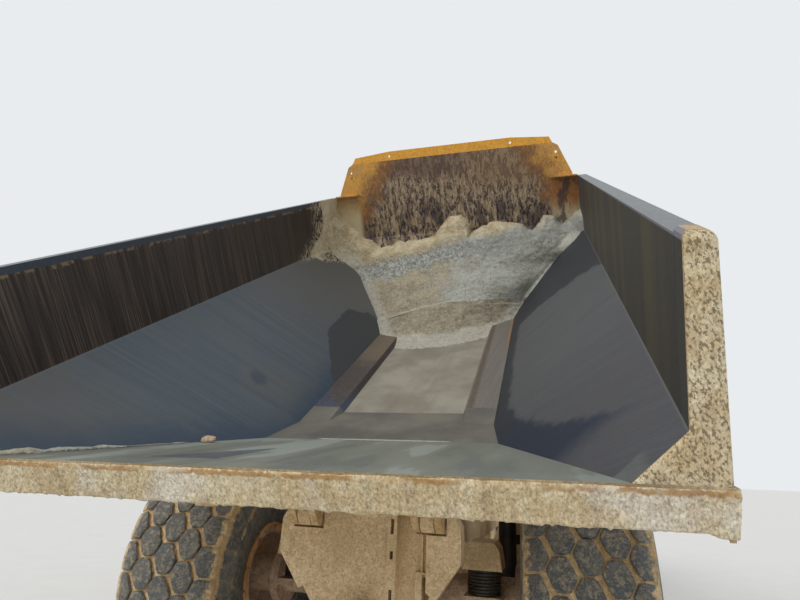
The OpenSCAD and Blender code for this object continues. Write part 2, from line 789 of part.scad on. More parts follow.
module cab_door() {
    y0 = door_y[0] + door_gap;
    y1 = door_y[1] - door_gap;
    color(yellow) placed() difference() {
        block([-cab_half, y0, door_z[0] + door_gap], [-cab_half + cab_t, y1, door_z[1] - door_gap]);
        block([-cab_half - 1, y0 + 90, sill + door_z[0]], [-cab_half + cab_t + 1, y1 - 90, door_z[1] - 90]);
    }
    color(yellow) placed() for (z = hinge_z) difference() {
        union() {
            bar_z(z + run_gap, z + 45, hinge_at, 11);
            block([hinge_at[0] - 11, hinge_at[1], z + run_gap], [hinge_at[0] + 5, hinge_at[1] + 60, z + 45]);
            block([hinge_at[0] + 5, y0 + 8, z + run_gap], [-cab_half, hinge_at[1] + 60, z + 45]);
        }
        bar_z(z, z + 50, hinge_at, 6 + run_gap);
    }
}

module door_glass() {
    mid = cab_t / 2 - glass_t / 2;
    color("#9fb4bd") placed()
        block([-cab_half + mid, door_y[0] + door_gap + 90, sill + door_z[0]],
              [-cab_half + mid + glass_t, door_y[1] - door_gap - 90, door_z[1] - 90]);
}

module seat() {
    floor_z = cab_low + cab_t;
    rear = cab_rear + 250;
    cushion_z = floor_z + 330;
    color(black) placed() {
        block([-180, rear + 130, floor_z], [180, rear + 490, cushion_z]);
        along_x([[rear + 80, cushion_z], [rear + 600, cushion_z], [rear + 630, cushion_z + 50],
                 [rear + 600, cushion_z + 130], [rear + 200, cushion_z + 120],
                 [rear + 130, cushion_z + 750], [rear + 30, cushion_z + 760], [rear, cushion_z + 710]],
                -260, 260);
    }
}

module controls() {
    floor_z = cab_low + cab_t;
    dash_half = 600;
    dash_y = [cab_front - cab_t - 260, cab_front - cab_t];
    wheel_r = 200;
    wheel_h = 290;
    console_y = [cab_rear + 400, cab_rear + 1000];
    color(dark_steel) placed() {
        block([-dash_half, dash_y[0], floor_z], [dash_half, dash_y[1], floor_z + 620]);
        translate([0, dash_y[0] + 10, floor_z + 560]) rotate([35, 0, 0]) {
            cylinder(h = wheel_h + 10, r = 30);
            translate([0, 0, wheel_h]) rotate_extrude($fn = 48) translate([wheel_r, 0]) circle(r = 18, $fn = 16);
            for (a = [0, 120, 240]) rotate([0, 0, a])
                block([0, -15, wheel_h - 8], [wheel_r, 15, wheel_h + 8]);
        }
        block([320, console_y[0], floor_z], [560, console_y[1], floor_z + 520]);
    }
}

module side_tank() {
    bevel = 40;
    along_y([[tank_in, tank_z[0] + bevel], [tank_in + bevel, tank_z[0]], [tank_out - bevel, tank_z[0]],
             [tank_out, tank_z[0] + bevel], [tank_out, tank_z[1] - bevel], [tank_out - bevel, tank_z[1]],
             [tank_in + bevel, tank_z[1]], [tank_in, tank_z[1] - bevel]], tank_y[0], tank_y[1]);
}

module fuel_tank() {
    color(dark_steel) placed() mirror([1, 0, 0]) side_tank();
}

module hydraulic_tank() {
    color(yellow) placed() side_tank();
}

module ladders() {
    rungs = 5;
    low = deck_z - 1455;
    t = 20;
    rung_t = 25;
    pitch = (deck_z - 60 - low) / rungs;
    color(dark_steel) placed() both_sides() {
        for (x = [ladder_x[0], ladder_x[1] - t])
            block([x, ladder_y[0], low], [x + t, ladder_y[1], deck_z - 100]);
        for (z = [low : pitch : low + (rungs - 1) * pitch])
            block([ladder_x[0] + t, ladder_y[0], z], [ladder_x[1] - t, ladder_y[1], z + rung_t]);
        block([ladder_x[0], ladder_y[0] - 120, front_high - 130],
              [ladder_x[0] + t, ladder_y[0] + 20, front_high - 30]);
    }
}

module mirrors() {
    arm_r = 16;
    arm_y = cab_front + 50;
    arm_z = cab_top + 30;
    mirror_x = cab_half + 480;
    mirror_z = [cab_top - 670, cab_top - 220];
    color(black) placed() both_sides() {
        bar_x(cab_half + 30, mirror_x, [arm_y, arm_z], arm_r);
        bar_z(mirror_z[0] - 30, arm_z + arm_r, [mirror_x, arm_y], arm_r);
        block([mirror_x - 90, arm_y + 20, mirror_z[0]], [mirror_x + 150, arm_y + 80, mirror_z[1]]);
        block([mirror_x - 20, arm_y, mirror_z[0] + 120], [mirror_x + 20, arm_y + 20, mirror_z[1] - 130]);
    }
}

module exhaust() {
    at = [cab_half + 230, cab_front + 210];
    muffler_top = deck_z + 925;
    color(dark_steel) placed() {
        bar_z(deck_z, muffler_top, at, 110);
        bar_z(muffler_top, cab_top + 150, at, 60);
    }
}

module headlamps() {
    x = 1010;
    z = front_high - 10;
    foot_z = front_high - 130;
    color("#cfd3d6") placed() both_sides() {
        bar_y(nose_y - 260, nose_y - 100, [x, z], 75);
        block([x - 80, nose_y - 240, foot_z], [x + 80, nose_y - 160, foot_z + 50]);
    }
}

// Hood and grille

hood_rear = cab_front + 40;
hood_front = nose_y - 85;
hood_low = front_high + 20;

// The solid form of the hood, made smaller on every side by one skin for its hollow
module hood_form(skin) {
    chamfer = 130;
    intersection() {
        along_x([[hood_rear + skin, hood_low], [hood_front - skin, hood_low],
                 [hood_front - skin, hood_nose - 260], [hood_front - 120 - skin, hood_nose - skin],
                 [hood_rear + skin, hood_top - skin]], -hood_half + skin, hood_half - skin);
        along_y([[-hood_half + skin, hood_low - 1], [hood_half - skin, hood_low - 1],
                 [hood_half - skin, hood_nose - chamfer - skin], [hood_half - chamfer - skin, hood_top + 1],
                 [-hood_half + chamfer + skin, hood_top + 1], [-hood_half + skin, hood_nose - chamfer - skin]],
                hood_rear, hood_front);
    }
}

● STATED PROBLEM
Each line of the material above needs to be quoted exactly, please.

● SOLUTION TO THIS PROBLEM
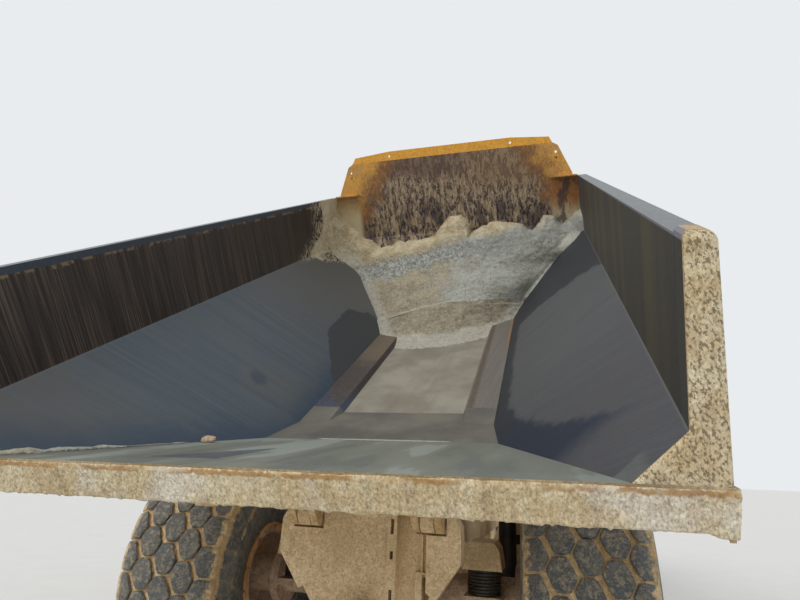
The OpenSCAD and Blender code for this object continues. Write part 2, from line 789 of part.scad on. More parts follow.
module cab_door() {
    y0 = door_y[0] + door_gap;
    y1 = door_y[1] - door_gap;
    color(yellow) placed() difference() {
        block([-cab_half, y0, door_z[0] + door_gap], [-cab_half + cab_t, y1, door_z[1] - door_gap]);
        block([-cab_half - 1, y0 + 90, sill + door_z[0]], [-cab_half + cab_t + 1, y1 - 90, door_z[1] - 90]);
    }
    color(yellow) placed() for (z = hinge_z) difference() {
        union() {
            bar_z(z + run_gap, z + 45, hinge_at, 11);
            block([hinge_at[0] - 11, hinge_at[1], z + run_gap], [hinge_at[0] + 5, hinge_at[1] + 60, z + 45]);
            block([hinge_at[0] + 5, y0 + 8, z + run_gap], [-cab_half, hinge_at[1] + 60, z + 45]);
        }
        bar_z(z, z + 50, hinge_at, 6 + run_gap);
    }
}

module door_glass() {
    mid = cab_t / 2 - glass_t / 2;
    color("#9fb4bd") placed()
        block([-cab_half + mid, door_y[0] + door_gap + 90, sill + door_z[0]],
              [-cab_half + mid + glass_t, door_y[1] - door_gap - 90, door_z[1] - 90]);
}

module seat() {
    floor_z = cab_low + cab_t;
    rear = cab_rear + 250;
    cushion_z = floor_z + 330;
    color(black) placed() {
        block([-180, rear + 130, floor_z], [180, rear + 490, cushion_z]);
        along_x([[rear + 80, cushion_z], [rear + 600, cushion_z], [rear + 630, cushion_z + 50],
                 [rear + 600, cushion_z + 130], [rear + 200, cushion_z + 120],
                 [rear + 130, cushion_z + 750], [rear + 30, cushion_z + 760], [rear, cushion_z + 710]],
                -260, 260);
    }
}

module controls() {
    floor_z = cab_low + cab_t;
    dash_half = 600;
    dash_y = [cab_front - cab_t - 260, cab_front - cab_t];
    wheel_r = 200;
    wheel_h = 290;
    console_y = [cab_rear + 400, cab_rear + 1000];
    color(dark_steel) placed() {
        block([-dash_half, dash_y[0], floor_z], [dash_half, dash_y[1], floor_z + 620]);
        translate([0, dash_y[0] + 10, floor_z + 560]) rotate([35, 0, 0]) {
            cylinder(h = wheel_h + 10, r = 30);
            translate([0, 0, wheel_h]) rotate_extrude($fn = 48) translate([wheel_r, 0]) circle(r = 18, $fn = 16);
            for (a = [0, 120, 240]) rotate([0, 0, a])
                block([0, -15, wheel_h - 8], [wheel_r, 15, wheel_h + 8]);
        }
        block([320, console_y[0], floor_z], [560, console_y[1], floor_z + 520]);
    }
}

module side_tank() {
    bevel = 40;
    along_y([[tank_in, tank_z[0] + bevel], [tank_in + bevel, tank_z[0]], [tank_out - bevel, tank_z[0]],
             [tank_out, tank_z[0] + bevel], [tank_out, tank_z[1] - bevel], [tank_out - bevel, tank_z[1]],
             [tank_in + bevel, tank_z[1]], [tank_in, tank_z[1] - bevel]], tank_y[0], tank_y[1]);
}

module fuel_tank() {
    color(dark_steel) placed() mirror([1, 0, 0]) side_tank();
}

module hydraulic_tank() {
    color(yellow) placed() side_tank();
}

module ladders() {
    rungs = 5;
    low = deck_z - 1455;
    t = 20;
    rung_t = 25;
    pitch = (deck_z - 60 - low) / rungs;
    color(dark_steel) placed() both_sides() {
        for (x = [ladder_x[0], ladder_x[1] - t])
            block([x, ladder_y[0], low], [x + t, ladder_y[1], deck_z - 100]);
        for (z = [low : pitch : low + (rungs - 1) * pitch])
            block([ladder_x[0] + t, ladder_y[0], z], [ladder_x[1] - t, ladder_y[1], z + rung_t]);
        block([ladder_x[0], ladder_y[0] - 120, front_high - 130],
              [ladder_x[0] + t, ladder_y[0] + 20, front_high - 30]);
    }
}

module mirrors() {
    arm_r = 16;
    arm_y = cab_front + 50;
    arm_z = cab_top + 30;
    mirror_x = cab_half + 480;
    mirror_z = [cab_top - 670, cab_top - 220];
    color(black) placed() both_sides() {
        bar_x(cab_half + 30, mirror_x, [arm_y, arm_z], arm_r);
        bar_z(mirror_z[0] - 30, arm_z + arm_r, [mirror_x, arm_y], arm_r);
        block([mirror_x - 90, arm_y + 20, mirror_z[0]], [mirror_x + 150, arm_y + 80, mirror_z[1]]);
        block([mirror_x - 20, arm_y, mirror_z[0] + 120], [mirror_x + 20, arm_y + 20, mirror_z[1] - 130]);
    }
}

module exhaust() {
    at = [cab_half + 230, cab_front + 210];
    muffler_top = deck_z + 925;
    color(dark_steel) placed() {
        bar_z(deck_z, muffler_top, at, 110);
        bar_z(muffler_top, cab_top + 150, at, 60);
    }
}

module headlamps() {
    x = 1010;
    z = front_high - 10;
    foot_z = front_high - 130;
    color("#cfd3d6") placed() both_sides() {
        bar_y(nose_y - 260, nose_y - 100, [x, z], 75);
        block([x - 80, nose_y - 240, foot_z], [x + 80, nose_y - 160, foot_z + 50]);
    }
}

// Hood and grille

hood_rear = cab_front + 40;
hood_front = nose_y - 85;
hood_low = front_high + 20;

// The solid form of the hood, made smaller on every side by one skin for its hollow
module hood_form(skin) {
    chamfer = 130;
    intersection() {
        along_x([[hood_rear + skin, hood_low], [hood_front - skin, hood_low],
                 [hood_front - skin, hood_nose - 260], [hood_front - 120 - skin, hood_nose - skin],
                 [hood_rear + skin, hood_top - skin]], -hood_half + skin, hood_half - skin);
        along_y([[-hood_half + skin, hood_low - 1], [hood_half - skin, hood_low - 1],
                 [hood_half - skin, hood_nose - chamfer - skin], [hood_half - chamfer - skin, hood_top + 1],
                 [-hood_half + chamfer + skin, hood_top + 1], [-hood_half + skin, hood_nose - chamfer - skin]],
                hood_rear, hood_front);
    }
}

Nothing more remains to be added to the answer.